Uma amiga que vai descer a avenida da Liberdade daqui a pouco e não é de missas, convidou-me para uma missa. Encontrando um padre amigo numa das passadeiras da cidade inteiro-me de que missa pretende ser de Ação de Graças pela Liberdade, que celebramos de forma laica e livre hoje. Quero ir.
A igreja é uma instituição plural e desejavelmente diversa, mesmo que as pessoas por sobrevivência, se tendam a agregar por afinidades e denominadores comuns que não ponham em causa o que conhecemos dentro e fora de nós. É esse o perigo de todos os grupos, a homogeneização que ao mesmo tempo é necessária à paz, à unidade, ao sentido de pertença e a uma horizontalidade que condena, ou se assusta, com a disrupção do diferente.

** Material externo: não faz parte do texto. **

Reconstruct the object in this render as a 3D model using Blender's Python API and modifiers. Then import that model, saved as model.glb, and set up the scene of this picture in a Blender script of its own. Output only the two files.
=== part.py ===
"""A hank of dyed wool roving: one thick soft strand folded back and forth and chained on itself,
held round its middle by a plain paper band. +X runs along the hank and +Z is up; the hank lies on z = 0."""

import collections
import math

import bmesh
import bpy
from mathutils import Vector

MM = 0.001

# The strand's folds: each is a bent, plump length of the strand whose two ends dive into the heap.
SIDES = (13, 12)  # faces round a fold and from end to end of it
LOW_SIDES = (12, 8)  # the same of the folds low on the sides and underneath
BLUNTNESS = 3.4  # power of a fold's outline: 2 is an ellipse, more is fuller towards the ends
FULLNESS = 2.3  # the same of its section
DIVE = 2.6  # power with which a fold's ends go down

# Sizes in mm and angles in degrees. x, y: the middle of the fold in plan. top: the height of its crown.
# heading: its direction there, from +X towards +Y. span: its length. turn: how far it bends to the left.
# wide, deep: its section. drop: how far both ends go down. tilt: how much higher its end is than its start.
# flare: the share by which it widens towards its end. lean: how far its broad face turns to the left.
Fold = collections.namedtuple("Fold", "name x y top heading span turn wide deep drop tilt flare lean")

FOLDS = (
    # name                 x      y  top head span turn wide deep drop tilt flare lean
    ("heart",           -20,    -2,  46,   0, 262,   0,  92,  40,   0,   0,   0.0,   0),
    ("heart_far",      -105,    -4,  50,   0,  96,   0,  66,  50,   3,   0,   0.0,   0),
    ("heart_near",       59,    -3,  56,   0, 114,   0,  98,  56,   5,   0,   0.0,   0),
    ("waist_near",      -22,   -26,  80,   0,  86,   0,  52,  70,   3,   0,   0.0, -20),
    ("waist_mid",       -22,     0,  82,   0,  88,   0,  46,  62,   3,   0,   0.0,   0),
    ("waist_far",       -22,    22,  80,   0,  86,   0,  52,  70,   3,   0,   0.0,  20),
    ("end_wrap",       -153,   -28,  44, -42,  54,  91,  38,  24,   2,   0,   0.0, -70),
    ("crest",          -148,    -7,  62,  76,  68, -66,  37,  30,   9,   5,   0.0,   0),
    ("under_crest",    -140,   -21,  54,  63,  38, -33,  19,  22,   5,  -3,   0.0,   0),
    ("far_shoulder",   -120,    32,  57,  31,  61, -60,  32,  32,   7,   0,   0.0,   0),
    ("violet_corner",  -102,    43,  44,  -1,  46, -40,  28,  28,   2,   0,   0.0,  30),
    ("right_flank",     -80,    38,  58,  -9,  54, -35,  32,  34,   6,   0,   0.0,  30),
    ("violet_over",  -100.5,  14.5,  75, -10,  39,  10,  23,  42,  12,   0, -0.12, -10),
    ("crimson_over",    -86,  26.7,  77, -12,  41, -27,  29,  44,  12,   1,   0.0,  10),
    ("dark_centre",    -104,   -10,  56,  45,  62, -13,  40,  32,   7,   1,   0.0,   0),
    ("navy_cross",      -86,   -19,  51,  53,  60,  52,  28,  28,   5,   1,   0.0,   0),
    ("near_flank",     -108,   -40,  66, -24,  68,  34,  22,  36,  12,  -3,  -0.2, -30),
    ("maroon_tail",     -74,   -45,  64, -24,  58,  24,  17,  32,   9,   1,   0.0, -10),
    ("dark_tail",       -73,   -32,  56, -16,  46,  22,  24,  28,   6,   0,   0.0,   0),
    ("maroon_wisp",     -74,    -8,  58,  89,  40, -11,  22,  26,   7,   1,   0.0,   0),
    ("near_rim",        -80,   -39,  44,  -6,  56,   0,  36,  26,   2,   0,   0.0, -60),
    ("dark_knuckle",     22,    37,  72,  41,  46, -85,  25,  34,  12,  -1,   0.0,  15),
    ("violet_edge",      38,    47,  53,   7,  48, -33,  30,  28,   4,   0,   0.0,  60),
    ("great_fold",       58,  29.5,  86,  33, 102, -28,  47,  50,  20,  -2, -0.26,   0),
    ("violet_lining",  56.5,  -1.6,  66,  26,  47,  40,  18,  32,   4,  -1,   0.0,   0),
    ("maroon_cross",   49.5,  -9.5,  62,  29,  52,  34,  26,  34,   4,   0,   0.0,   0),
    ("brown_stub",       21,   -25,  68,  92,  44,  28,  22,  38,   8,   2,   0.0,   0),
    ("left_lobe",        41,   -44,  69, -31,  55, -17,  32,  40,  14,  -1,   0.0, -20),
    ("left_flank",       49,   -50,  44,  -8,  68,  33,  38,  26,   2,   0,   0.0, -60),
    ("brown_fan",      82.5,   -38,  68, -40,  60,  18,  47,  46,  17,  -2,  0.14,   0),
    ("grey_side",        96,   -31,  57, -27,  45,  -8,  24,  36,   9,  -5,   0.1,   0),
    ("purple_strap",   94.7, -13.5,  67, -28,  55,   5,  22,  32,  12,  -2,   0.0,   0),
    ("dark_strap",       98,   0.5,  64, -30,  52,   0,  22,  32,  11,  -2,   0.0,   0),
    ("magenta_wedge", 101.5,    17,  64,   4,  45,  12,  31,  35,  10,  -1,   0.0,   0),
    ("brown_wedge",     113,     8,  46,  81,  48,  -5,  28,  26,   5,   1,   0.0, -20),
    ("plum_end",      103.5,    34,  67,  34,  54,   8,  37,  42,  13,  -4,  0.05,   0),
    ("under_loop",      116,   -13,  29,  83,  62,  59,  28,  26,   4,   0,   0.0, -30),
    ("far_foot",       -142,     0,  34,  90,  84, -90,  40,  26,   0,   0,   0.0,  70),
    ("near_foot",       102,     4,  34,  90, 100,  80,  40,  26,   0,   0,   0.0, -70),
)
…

Deixemos as naturais contradições humanas que nunca ultrapassaremos nesta dimensão e natureza, para as quais ajuda imaginar o olhar de Deus e ver em cada um a partícula do mistério encarnado, que somos.
O facto é que a igreja foi em muito tempo conivente e aliada de um regime ditatorial fiel a Salazar e ao poder instituído. Não há volta a dar.

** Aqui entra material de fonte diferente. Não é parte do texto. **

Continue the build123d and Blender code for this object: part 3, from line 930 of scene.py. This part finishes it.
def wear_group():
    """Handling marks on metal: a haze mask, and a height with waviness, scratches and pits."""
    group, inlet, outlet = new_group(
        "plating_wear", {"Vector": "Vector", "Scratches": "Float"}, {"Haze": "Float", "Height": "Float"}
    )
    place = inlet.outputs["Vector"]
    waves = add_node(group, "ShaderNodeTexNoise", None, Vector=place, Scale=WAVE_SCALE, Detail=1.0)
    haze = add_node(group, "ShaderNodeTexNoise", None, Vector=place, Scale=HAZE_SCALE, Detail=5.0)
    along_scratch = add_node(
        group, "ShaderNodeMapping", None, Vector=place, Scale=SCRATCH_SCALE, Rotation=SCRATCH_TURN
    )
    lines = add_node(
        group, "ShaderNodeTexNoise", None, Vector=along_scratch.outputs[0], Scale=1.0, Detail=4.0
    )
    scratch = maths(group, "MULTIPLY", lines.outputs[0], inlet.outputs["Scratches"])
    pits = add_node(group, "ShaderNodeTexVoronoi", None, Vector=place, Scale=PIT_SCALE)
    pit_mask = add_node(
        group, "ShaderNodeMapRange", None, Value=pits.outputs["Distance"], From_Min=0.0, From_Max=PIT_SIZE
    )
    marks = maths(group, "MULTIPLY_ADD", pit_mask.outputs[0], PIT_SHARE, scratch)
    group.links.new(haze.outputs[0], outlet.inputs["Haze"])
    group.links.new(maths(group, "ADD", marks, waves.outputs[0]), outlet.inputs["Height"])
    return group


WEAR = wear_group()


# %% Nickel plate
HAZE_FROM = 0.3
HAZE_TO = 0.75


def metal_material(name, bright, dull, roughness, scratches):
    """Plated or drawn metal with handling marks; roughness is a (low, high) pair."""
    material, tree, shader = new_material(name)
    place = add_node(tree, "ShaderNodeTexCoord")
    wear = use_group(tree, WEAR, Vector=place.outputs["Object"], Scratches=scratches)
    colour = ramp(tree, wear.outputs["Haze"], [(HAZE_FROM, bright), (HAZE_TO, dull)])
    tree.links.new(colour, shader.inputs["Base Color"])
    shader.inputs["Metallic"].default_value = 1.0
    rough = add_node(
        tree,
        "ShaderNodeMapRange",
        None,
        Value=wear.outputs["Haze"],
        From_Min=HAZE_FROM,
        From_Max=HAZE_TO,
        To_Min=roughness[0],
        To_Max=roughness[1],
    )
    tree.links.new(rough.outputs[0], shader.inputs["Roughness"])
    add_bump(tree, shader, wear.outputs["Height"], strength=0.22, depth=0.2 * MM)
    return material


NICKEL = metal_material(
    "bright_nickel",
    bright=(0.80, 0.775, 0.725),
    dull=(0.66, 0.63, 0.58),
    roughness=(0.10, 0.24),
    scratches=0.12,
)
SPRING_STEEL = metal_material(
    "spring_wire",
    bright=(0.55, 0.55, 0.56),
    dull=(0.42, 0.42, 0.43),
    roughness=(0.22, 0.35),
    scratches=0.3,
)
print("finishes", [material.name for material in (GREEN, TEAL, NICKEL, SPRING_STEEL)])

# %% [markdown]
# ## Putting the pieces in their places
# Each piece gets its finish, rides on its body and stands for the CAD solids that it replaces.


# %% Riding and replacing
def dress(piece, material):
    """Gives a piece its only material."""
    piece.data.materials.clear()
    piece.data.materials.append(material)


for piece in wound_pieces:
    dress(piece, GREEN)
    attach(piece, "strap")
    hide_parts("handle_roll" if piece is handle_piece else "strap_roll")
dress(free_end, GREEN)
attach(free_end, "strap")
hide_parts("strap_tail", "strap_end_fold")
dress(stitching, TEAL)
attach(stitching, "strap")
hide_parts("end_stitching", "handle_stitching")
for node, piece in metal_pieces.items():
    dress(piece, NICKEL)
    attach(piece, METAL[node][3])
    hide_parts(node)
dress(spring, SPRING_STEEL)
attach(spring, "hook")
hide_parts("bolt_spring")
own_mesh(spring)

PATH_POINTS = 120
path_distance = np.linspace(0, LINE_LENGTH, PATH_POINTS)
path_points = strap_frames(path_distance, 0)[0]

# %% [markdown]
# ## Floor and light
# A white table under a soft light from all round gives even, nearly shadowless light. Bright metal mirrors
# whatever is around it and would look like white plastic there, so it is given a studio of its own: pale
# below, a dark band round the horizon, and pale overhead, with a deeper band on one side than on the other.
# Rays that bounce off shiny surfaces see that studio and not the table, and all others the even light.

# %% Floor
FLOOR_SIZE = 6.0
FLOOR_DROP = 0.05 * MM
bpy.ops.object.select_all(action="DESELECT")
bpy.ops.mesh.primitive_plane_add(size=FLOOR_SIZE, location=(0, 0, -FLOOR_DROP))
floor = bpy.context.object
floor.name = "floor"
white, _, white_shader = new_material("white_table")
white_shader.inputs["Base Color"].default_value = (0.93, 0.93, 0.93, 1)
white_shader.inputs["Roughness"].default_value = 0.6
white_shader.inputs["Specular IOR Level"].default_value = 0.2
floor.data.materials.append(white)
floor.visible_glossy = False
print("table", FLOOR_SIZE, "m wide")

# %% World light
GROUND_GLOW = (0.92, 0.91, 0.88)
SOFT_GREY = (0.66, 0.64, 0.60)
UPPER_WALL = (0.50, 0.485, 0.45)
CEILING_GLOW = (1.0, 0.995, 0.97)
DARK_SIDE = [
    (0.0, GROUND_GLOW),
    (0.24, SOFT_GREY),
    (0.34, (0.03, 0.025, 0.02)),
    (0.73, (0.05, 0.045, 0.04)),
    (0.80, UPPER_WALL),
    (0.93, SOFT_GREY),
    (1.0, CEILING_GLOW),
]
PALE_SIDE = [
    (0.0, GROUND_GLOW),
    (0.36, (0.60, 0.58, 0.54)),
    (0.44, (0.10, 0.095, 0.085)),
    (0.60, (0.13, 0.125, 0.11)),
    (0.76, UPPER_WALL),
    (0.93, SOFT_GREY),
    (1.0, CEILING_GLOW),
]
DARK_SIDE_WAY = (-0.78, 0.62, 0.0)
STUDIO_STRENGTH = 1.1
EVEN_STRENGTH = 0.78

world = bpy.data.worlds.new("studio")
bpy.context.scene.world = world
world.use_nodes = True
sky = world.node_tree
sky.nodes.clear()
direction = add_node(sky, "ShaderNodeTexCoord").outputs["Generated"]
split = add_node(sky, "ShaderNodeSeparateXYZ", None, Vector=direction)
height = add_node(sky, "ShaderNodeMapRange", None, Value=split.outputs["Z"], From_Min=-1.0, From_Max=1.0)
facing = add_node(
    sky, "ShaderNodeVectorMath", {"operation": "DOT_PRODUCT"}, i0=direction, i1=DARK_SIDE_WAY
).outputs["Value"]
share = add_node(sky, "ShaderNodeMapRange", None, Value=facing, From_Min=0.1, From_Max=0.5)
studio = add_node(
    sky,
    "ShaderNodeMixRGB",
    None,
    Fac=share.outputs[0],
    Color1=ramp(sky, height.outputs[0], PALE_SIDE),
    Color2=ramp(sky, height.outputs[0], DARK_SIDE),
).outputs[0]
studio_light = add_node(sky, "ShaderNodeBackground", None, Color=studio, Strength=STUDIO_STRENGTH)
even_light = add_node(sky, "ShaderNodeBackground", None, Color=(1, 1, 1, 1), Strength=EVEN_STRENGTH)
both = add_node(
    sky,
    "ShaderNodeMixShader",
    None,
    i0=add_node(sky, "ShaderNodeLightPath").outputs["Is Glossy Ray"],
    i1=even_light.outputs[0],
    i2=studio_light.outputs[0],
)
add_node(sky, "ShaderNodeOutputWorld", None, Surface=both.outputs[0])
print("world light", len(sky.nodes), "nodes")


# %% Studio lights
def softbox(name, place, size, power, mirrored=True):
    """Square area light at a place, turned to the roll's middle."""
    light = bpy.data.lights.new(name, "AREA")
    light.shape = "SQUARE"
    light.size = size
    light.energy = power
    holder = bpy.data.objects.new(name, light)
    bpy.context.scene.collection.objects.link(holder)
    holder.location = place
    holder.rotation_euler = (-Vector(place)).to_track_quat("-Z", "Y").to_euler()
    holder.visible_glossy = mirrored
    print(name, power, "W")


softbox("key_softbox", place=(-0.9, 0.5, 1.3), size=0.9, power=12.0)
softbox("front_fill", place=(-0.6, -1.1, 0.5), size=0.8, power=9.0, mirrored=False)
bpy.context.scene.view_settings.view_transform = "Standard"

Facto é também que em 1958 o Bispo de Porto (D. António Ferreira Gomes) escreveu uma carta a Salazar a reportar algum mal-estar pela situação, dando voz a uma consciência que emergia, nomeadamente em grupos da Ação Católica.
Começava a crescer o desconforto em relação à guerra colonial.... Tardiamente digo eu agora, sem argumentos para falar da oportunidade dos tempos da história.
Entre 62 e 65 do século passado viveu-se o Concílio Vaticano II e a maioria dos católicos em Portugal nem souberam o que isso significava, como não souberam do impacto das cheias em Lisboa em 1967, nas quais morreram mais de 700 pessoas. Controlar a comunicação é uma forma de controlar os cidadãos e de os manter amorfos.
Neste contexto, um grupo de intelectuais, de pessoas com visões mais alargadas, poder económico, conhecimentos e contactos encontrou na igreja um espaço de segurança e partilha, nunca sem isenção de risco. Era um grupo de católicos aos quais se chamou de progressistas e que estiveram na origem do Centro Nacional de Cultura em 1945.
Em outubro de 1965, foi redigido O Manifesto «101 católicos contra a política colonial da ditadura». O manifesto com 101 assinaturas de católicos progressistas alertava para a necessidade da democracia, falava sobre a polícia política e sobre a autodeterminação dos povos em África.
No site do Museu de Aljube pode ler-se a propósito do manifesto: “Nele congregaram figuras como Alçada Baptista, António Barbedo de Magalhães, Francisco Lino Neto, Helena Cidade Moura, João Benard da Costa, Ruy Belo, Sophia de Melo-Breyner, Pedro Tamen e Nuno Teotónio Pereira. Este manifesto teve um enorme impacto na vida política do país, não só pelo apoio declarado à oposição por setores católicos, como a denúncia declarada a Salazar e ao regime.” Atrevo-me a acrescentar que colocou a igreja no local certo.
Não nos podemos esquecer que em dezembro de 1972, na Capela do Rato, a PIDE interrompe um protesto silencioso contra a guerra colonial (comunicado pelas brigadas revolucionárias), leva para interrogatório mais de 50 pessoas, algumas das quais acabam presas em Caxias.
Não sei se consigo imaginar o que seria ser católico naquela altura e mais ainda pertencer aquele grupo, somos hoje uma igreja demasiado acomodada para correr riscos. Ouço os testemunhos de Maria de Lourdes Pintassilgo e alegro-me com esta ideia de mulher e de justiça que nos serve de inspiração e que ainda almejamos.
Para lá do papel assistencialista que se ajusta a um espaço de acolhimento sem celeumas, que não pergunta nem discorda, há um outro papel que a Igreja deve chamar para si e que parecendo paradoxal não o vejo contraditório. É necessário continuar a perguntar porquê, é necessário levantar a voz contra as guerras, mesmo as que matam apenas os filhos de outros, é necessário acolher e defender o pensamento livre e crítico, o acesso às artes e a filosofia, o bem comum que acolhe a diversidade do amor que respeita a diferença.
Urge dizer não a qualquer recrudescimento fascista, machista ou castradoramente conservador. Não havendo uma verdade única, há a certeza de que se a igreja católica perde os seus elementos progressistas perde o seu lugar no presente. O progresso acontece hoje.